### Data listing
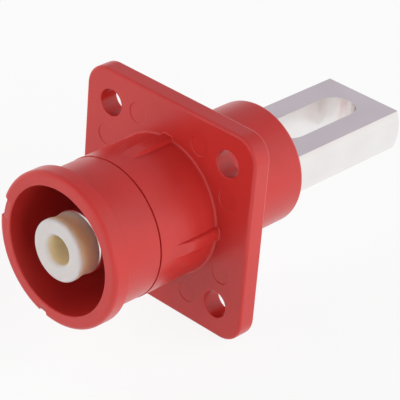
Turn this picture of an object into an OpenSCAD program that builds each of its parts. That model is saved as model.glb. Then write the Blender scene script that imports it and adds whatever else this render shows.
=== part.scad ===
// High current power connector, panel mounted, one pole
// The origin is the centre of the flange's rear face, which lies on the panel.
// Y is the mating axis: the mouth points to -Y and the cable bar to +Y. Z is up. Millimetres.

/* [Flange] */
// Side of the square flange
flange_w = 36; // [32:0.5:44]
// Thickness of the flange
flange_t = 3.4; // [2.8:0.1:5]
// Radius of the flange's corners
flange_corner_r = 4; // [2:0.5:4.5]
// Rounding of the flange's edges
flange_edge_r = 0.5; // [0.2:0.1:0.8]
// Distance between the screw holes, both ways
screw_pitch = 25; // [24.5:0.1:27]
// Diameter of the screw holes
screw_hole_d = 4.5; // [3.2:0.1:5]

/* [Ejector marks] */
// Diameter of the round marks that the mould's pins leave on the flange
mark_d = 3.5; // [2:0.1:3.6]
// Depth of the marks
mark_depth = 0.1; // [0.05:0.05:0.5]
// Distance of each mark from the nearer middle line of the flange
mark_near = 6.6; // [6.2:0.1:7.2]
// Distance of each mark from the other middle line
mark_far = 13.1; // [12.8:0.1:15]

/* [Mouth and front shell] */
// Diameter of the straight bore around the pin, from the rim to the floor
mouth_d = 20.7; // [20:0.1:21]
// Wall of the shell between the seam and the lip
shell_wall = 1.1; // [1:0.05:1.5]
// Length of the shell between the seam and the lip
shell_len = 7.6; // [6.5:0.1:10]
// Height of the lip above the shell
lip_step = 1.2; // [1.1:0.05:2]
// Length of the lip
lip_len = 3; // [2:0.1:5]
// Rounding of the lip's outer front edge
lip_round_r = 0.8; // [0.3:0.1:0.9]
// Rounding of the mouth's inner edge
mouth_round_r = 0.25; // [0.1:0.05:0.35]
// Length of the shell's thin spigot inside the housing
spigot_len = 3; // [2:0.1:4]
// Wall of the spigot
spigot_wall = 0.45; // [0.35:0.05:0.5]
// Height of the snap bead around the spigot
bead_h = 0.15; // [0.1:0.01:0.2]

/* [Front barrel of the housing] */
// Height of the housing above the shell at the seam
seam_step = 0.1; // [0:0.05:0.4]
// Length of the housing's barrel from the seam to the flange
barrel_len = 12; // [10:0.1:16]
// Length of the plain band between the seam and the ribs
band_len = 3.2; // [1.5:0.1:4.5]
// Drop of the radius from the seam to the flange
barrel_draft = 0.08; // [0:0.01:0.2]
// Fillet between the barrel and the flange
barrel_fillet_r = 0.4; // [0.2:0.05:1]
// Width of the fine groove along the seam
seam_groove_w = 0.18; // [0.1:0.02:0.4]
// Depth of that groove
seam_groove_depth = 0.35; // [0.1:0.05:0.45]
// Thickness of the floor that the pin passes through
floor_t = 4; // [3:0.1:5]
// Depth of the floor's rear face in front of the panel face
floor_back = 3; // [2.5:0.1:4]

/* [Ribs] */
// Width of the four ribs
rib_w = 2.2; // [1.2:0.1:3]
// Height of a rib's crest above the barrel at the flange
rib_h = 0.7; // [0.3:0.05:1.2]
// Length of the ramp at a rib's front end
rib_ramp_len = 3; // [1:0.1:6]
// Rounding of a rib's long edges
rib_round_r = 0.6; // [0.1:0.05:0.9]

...

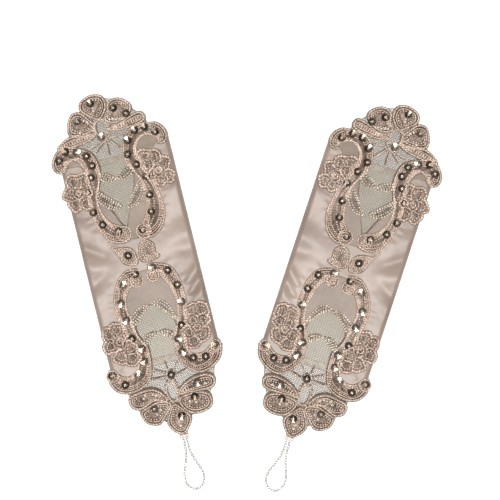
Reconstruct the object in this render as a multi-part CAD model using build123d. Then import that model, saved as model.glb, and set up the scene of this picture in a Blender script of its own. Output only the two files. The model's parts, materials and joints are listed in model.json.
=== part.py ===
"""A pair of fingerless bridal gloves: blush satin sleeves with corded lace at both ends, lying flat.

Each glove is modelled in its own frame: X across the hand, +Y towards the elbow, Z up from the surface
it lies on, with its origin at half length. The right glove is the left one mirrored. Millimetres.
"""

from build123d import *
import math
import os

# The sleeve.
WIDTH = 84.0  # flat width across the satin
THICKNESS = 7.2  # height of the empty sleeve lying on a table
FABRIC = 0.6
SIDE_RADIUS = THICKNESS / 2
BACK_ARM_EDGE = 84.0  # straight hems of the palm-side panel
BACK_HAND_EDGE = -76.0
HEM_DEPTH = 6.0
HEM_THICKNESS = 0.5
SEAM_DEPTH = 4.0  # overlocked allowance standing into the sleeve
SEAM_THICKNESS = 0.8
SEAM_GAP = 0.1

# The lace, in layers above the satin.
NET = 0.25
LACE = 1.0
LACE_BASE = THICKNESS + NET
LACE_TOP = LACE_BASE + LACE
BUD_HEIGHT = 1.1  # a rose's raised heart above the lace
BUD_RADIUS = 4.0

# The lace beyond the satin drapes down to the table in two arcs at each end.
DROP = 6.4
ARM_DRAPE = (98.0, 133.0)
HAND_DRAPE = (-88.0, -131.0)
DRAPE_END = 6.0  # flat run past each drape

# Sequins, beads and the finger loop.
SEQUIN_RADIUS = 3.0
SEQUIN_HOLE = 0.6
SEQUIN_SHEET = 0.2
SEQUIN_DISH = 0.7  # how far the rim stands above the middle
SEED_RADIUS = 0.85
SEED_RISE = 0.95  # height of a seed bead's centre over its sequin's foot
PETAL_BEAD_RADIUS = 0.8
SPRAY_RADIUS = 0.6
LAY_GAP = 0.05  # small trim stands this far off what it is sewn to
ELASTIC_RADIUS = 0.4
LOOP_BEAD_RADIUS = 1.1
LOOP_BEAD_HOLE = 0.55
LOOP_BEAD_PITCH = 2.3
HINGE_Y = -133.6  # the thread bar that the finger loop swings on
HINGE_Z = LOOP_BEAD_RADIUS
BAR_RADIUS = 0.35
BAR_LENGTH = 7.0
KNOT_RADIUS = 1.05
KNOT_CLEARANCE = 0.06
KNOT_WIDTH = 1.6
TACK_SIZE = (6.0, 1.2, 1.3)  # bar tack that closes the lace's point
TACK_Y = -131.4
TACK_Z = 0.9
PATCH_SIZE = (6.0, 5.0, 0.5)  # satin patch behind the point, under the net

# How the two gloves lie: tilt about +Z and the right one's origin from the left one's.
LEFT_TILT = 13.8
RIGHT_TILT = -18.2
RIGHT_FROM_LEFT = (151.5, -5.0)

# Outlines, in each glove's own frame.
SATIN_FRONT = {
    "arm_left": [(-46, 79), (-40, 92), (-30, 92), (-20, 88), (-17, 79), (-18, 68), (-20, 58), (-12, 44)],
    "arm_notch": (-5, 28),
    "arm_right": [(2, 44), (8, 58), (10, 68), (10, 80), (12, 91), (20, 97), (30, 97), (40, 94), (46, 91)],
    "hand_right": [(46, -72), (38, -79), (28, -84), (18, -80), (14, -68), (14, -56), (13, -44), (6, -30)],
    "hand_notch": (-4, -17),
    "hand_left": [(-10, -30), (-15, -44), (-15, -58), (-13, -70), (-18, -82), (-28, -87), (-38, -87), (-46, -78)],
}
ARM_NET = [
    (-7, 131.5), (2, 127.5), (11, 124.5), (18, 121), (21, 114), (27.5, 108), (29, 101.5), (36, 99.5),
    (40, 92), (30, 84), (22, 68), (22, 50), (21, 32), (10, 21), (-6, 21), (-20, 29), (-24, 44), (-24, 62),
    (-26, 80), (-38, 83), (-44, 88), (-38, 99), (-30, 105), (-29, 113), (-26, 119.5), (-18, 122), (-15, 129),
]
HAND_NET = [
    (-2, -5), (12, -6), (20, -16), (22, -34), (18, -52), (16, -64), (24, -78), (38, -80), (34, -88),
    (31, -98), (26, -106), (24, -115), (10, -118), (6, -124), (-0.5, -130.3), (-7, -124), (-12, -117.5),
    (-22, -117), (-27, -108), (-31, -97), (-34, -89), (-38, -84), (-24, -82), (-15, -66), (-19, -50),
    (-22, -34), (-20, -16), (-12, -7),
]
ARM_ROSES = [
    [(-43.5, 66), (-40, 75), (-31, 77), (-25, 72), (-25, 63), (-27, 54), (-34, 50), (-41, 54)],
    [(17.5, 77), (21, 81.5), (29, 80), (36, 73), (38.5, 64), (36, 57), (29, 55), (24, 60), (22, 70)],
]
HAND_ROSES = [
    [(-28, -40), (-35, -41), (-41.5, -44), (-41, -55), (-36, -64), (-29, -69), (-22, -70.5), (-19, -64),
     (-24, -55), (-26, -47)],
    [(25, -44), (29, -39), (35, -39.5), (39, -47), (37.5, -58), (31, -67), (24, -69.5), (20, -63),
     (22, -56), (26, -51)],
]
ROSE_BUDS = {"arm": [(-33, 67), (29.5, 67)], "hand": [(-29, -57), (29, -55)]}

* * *

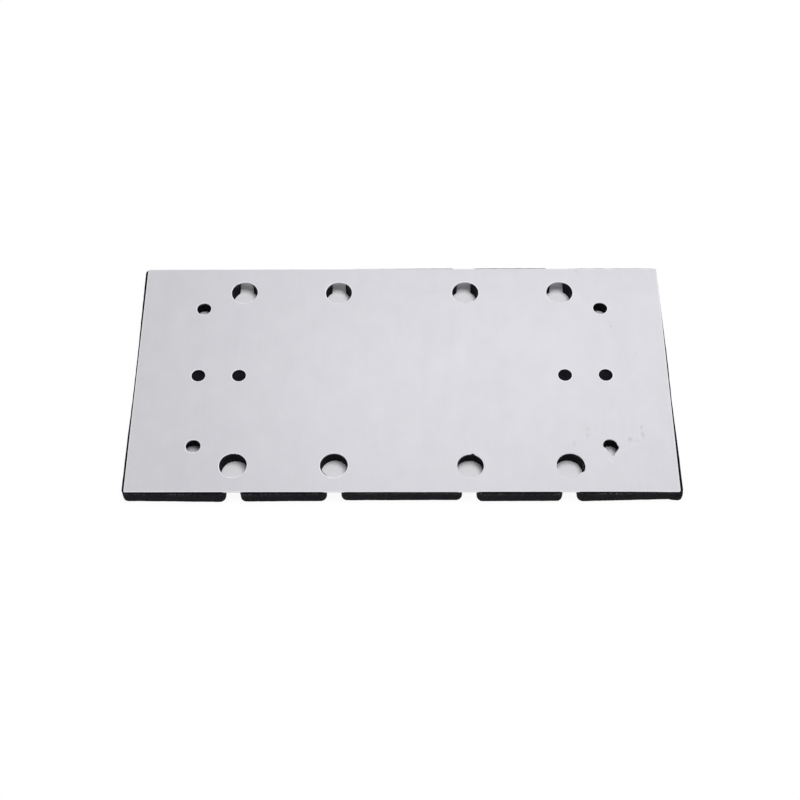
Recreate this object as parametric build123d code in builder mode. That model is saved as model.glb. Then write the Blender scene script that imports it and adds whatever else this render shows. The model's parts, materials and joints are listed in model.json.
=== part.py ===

### What you should do
Among the entries above, find the line with "Turn this picture" and the line with "screw_hole_d = 4.5; // [3.2:0.1:5]"; give again exactly these two lines and all lines between them.

### Solution to the problem
Turn this picture of an object into an OpenSCAD program that builds each of its parts. That model is saved as model.glb. Then write the Blender scene script that imports it and adds whatever else this render shows.
=== part.scad ===
// High current power connector, panel mounted, one pole
// The origin is the centre of the flange's rear face, which lies on the panel.
// Y is the mating axis: the mouth points to -Y and the cable bar to +Y. Z is up. Millimetres.

/* [Flange] */
// Side of the square flange
flange_w = 36; // [32:0.5:44]
// Thickness of the flange
flange_t = 3.4; // [2.8:0.1:5]
// Radius of the flange's corners
flange_corner_r = 4; // [2:0.5:4.5]
// Rounding of the flange's edges
flange_edge_r = 0.5; // [0.2:0.1:0.8]
// Distance between the screw holes, both ways
screw_pitch = 25; // [24.5:0.1:27]
// Diameter of the screw holes
screw_hole_d = 4.5; // [3.2:0.1:5]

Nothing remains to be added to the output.